* The request
Word for word, restate the lines from the start of the data below through the line containing "before = set(bpy.data.objects)".

* Supplied material
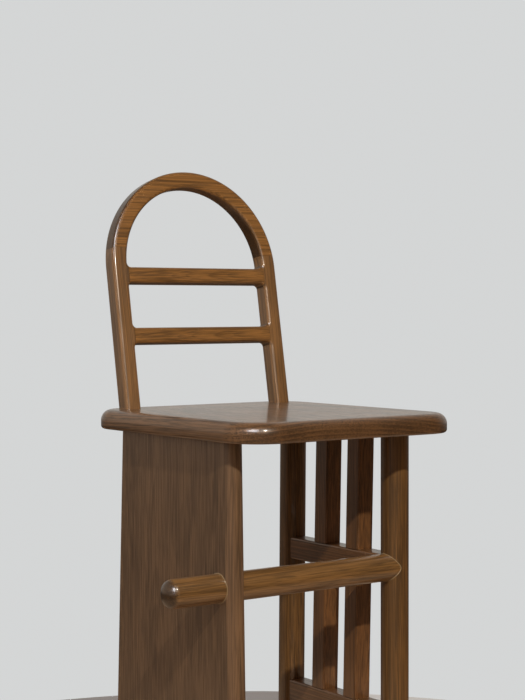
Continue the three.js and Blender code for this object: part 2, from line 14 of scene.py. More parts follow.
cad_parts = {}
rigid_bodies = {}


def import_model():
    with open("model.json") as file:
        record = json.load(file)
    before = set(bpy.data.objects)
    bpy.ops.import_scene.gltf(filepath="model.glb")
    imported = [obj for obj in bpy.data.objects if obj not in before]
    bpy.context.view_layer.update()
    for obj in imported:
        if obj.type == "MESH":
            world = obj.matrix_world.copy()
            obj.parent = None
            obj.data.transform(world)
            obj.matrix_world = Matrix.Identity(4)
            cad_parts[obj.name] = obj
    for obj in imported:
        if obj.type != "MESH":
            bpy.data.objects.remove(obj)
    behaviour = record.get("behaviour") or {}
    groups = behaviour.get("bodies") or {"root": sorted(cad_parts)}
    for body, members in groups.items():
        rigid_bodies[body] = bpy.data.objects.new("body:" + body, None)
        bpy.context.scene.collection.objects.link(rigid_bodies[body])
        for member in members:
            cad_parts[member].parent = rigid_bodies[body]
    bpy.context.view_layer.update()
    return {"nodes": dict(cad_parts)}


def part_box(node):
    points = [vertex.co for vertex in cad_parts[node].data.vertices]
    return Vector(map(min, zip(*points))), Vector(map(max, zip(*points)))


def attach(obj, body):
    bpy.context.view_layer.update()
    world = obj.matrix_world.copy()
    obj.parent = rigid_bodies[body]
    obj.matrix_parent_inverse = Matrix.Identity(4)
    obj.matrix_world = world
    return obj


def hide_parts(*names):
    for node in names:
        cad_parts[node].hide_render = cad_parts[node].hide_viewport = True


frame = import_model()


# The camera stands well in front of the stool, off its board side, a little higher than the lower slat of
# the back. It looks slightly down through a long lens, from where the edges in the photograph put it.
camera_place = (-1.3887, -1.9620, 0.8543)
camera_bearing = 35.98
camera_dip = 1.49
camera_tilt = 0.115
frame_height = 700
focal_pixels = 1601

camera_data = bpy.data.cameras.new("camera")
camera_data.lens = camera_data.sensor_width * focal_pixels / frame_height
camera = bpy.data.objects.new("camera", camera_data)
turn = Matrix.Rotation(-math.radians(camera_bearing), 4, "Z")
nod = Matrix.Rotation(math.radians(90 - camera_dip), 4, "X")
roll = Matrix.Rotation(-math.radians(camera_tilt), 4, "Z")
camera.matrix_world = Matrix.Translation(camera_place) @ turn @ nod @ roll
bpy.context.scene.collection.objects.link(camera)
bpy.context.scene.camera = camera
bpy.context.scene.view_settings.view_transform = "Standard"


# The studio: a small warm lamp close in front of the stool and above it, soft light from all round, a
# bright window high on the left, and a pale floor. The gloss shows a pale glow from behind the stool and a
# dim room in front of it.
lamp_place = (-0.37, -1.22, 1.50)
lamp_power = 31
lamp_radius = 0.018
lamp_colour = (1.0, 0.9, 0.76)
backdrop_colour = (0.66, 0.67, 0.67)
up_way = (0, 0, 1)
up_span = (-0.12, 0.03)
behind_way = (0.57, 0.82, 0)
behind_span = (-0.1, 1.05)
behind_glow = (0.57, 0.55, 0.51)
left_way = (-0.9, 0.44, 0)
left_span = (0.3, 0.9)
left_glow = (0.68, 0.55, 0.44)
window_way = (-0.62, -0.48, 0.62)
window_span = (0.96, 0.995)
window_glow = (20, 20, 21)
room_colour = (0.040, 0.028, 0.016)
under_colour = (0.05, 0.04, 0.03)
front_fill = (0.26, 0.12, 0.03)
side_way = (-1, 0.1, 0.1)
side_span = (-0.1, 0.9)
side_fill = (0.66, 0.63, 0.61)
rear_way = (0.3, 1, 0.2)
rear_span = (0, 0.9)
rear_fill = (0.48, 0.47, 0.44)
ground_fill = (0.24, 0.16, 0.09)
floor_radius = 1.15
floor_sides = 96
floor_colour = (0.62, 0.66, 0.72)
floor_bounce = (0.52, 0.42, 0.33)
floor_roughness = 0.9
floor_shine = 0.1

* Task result
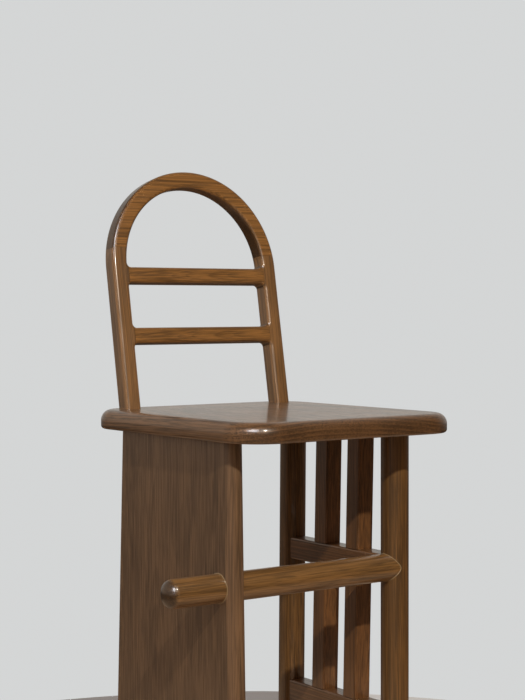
Continue the three.js and Blender code for this object: part 2, from line 14 of scene.py. More parts follow.
cad_parts = {}
rigid_bodies = {}


def import_model():
    with open("model.json") as file:
        record = json.load(file)
    before = set(bpy.data.objects)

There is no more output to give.